To support rapid failure, we need to be open. Software projects like Linux, BSD, Android and all their variants flourish under the FOSS umbrella. Innovators should have unhindered access to knowledge and resources. We need tools that facilitate idea sharing. Create workflows that break down organizational barriers in order to let these ideas cross-pollinate. On the contrary, most big organizations, those that have the most talents and money, are closed. They only innovate within their own walls. Siloed innovation is not true innovation.

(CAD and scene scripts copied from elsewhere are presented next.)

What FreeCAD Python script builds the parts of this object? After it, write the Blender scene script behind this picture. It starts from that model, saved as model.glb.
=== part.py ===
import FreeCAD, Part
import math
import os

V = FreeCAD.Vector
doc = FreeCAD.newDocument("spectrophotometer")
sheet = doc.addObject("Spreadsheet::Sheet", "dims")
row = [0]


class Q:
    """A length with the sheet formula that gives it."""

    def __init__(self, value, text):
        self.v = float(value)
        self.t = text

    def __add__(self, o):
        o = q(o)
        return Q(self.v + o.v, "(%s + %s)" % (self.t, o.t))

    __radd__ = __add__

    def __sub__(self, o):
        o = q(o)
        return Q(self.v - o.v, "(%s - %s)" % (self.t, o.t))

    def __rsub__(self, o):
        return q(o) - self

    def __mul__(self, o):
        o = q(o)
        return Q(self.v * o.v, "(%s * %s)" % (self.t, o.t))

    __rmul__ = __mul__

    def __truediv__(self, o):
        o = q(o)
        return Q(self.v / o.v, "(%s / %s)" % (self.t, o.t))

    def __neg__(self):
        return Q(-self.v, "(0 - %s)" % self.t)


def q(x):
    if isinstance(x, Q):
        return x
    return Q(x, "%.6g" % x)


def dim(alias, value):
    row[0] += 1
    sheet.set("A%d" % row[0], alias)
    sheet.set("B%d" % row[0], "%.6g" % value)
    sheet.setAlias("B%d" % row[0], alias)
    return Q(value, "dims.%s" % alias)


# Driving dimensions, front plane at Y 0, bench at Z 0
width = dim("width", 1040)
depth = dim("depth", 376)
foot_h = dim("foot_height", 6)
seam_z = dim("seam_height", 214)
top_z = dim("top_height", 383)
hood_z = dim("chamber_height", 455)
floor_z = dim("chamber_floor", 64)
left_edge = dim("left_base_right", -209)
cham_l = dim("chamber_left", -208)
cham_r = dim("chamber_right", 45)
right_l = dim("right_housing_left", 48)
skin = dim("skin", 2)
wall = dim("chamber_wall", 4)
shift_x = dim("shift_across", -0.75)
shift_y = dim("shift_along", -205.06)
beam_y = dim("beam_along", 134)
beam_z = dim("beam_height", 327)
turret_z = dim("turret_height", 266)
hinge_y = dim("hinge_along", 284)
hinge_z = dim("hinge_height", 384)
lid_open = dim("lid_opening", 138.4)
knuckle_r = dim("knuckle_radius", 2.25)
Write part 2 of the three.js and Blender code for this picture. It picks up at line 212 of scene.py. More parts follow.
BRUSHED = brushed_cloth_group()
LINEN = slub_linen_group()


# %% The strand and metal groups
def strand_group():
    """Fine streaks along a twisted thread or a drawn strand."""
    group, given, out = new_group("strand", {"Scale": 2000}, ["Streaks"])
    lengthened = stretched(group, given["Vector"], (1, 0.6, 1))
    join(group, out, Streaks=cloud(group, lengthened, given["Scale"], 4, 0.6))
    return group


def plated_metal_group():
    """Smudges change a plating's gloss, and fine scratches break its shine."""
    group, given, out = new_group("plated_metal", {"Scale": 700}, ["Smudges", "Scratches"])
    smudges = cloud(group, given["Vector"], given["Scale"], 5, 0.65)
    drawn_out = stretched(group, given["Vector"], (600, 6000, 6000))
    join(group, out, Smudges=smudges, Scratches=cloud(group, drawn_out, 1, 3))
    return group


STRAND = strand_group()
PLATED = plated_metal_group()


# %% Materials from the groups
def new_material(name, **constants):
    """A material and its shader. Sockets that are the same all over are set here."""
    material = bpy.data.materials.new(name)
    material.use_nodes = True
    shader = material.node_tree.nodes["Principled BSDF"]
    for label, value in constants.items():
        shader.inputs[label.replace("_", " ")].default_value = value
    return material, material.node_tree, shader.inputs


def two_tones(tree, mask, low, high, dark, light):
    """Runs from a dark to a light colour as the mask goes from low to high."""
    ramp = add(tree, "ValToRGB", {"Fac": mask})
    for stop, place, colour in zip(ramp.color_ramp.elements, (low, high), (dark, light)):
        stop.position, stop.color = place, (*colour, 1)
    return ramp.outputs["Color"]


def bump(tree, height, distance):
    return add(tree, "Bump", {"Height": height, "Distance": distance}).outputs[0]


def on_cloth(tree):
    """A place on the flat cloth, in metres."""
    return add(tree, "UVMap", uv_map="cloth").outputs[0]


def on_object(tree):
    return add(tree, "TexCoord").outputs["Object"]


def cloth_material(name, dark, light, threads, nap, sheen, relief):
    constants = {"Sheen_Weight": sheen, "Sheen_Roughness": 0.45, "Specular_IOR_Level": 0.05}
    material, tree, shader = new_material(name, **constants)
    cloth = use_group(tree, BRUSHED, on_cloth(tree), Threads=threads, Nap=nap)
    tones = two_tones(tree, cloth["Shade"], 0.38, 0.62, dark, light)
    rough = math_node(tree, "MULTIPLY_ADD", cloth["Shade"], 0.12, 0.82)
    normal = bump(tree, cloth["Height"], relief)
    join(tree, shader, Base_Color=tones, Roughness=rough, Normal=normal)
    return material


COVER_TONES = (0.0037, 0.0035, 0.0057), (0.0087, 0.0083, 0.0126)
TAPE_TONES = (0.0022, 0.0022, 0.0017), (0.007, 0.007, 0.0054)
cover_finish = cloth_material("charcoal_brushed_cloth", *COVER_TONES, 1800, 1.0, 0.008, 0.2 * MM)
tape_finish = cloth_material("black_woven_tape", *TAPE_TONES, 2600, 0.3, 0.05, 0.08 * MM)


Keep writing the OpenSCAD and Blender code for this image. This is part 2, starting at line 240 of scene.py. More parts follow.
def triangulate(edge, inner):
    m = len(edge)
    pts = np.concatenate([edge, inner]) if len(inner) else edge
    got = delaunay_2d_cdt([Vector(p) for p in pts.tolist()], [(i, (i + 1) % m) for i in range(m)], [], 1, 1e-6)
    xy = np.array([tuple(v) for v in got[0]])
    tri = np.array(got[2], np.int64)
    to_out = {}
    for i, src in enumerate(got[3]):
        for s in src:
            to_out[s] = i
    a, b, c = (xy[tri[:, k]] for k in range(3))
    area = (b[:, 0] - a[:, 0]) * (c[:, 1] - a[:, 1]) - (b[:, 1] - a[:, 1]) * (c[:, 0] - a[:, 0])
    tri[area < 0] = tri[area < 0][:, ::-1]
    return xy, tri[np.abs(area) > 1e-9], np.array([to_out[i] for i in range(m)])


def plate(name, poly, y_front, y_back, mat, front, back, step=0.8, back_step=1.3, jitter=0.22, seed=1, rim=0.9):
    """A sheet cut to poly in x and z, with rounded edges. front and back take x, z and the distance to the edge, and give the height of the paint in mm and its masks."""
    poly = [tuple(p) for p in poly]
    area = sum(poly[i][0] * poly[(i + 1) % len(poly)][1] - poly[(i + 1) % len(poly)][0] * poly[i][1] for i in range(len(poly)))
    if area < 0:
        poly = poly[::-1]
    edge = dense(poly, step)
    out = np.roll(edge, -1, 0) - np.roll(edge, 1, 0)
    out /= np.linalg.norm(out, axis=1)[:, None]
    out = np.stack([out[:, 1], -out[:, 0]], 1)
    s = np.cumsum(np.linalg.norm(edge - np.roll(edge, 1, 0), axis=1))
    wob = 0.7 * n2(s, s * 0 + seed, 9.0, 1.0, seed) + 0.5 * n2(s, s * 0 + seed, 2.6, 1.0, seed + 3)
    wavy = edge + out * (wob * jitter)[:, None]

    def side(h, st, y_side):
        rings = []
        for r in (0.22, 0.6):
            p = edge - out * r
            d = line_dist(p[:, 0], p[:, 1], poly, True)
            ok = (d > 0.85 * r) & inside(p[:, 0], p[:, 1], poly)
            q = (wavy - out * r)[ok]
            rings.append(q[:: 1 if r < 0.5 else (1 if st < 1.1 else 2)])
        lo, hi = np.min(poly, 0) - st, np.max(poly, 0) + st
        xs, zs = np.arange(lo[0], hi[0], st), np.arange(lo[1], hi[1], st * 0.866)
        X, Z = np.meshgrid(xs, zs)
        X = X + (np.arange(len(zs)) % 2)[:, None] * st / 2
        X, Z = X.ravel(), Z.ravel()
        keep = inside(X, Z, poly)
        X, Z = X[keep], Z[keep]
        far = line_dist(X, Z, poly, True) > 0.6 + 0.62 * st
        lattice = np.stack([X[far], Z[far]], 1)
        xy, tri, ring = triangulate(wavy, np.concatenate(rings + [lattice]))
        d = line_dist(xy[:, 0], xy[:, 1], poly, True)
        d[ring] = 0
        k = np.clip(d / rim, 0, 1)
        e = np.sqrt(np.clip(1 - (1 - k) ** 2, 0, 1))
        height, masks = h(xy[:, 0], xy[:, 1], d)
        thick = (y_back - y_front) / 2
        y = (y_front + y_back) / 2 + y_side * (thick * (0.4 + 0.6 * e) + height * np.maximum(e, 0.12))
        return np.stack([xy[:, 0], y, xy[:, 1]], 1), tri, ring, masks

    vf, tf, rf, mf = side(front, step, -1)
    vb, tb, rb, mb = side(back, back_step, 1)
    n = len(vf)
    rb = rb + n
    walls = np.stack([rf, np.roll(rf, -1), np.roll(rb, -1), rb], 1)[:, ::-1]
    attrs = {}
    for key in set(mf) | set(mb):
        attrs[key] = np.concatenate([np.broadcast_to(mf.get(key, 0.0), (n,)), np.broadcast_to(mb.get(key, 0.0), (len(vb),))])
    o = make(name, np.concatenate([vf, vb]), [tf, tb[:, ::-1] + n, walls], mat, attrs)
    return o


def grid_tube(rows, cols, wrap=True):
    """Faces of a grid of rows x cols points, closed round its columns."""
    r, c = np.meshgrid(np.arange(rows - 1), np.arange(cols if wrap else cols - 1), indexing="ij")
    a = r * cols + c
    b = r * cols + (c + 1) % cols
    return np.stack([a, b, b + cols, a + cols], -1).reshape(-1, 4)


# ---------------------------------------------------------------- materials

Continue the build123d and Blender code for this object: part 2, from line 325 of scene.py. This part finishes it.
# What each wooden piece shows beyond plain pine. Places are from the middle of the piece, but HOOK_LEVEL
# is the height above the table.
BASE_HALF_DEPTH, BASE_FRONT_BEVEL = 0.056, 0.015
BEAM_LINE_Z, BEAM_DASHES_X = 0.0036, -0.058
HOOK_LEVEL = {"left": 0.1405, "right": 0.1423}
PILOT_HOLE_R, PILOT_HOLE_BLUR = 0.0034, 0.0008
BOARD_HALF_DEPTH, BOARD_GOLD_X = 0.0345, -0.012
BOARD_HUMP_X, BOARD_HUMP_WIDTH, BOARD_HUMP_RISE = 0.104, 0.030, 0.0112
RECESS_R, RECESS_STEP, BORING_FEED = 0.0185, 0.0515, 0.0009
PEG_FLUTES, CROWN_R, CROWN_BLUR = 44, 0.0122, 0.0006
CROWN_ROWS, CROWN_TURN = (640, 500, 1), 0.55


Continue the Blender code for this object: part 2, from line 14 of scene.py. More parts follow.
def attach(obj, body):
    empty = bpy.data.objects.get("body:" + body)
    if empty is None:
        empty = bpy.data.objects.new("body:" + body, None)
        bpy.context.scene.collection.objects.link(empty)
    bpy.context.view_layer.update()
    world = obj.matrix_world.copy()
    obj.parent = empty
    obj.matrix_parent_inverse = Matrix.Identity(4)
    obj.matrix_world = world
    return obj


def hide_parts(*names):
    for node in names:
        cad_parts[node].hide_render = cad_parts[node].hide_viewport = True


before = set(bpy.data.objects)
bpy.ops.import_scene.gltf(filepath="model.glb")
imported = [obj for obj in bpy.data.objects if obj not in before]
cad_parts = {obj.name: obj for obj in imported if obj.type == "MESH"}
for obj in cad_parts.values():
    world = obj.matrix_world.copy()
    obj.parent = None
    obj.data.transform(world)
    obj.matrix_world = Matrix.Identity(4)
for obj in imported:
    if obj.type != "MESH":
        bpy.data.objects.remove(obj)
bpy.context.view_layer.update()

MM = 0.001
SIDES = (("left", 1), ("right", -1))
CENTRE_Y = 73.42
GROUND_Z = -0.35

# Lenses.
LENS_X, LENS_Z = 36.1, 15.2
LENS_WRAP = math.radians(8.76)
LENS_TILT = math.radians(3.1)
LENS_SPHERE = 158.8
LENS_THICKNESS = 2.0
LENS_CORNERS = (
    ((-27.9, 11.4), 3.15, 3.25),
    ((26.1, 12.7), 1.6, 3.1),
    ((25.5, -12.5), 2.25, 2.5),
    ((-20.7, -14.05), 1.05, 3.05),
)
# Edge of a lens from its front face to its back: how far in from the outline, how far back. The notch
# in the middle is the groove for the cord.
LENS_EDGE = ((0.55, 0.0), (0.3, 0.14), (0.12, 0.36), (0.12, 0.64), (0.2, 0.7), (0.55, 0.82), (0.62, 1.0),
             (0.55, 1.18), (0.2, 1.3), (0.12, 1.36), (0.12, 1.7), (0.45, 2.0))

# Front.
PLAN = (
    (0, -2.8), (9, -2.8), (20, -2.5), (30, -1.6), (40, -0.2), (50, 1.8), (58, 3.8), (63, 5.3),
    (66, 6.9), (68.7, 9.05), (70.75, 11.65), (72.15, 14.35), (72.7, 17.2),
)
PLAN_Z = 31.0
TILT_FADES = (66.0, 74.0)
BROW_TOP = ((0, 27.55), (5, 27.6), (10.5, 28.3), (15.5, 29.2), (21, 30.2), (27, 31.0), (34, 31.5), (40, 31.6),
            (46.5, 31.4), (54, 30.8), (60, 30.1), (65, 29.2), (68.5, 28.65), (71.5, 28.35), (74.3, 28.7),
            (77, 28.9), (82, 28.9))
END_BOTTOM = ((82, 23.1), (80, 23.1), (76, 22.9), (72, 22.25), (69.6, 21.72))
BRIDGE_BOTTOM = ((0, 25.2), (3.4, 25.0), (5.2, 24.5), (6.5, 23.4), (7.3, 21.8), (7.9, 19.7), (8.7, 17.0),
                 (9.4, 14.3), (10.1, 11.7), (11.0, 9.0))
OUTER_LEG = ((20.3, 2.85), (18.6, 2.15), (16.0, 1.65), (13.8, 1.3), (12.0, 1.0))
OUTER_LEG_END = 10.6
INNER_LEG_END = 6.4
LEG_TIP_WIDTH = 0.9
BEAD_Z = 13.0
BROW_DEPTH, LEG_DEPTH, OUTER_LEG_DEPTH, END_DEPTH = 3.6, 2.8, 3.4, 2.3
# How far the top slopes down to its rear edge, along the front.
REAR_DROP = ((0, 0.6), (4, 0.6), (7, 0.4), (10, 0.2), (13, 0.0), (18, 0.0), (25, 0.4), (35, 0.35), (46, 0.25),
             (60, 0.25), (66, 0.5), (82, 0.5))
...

How can organizations be opened? How do we bring together individuals and businesses with vastly different agendas to work together and pursue true innovation? Incentivized collaboration is key. We want an economy where participants don’t just have to, they want to share. They do so because the incentive mechanisms are designed to be the forcing function that will push the system to its most optimal outcome; a Pareto-optimality. Does such a collaborative economy really exist? Yes! Just look at how Bitcoin and other blockchain projects achieve cooperative play where participants willingly contribute because the reward is so attractive that it doesn’t make sense to not play by the rules.

Blockchain Inspired Innovation in Kambria

At Kambria, we are pursuing the holy grail of innovation for the robotics vertical. We are building an open platform where robotics companies and developers can come together, in open competition, to rapidly develop impactful robotics. Contributors have super easy access to knowledge, source code, hardware, services and partnership resources.

We are developing a tokenized economy using state-of-the-art game theory and tournament design to incentivize sharing of ideas and to enforce the openness in this ecosystem. Financial incentives are not necessarily the main driving force for innovation. As of writing, the total market cap for the Ethereum project is slightly north of $28B, however, the number of people doing core development on Ethereum is just a team of 15! The majority of participants are non-innovative, they have their skin in the game financially. Whereas the people that are really advancing the technology are probably looking for a lot more.

That’s why incentives in Kambria are built around multiple factors like legacy, legal protection and voting rights, in addition to money. Developers get to stamp their name on any piece of technology they contributed to and that attribution is enforced by the blockchain. Legal mechanisms ensure proper rights are given when their technology is being used for commercial use. Power distribution also becomes more uniform as votes on Kambria policies are truly democratized through tokenization.

Be the Bee, Go Forth and Cross-Pollinate

Blockchains are the substrate where the next generation of revolutionary technology will be developed on. Just like its predecessors, the printing press, the steam engine, the internet and telecommunication, blockchain will shape our economy, our cultures, and our politics. Open, trustless and transparent systems will dominate every aspect of our global business landscape. Innovations that fuel this change will not be siloed. It will be massively opened and free for anyone to contribute and utilize. Truly democratized innovation is just around the corner, get on board or be left hanging.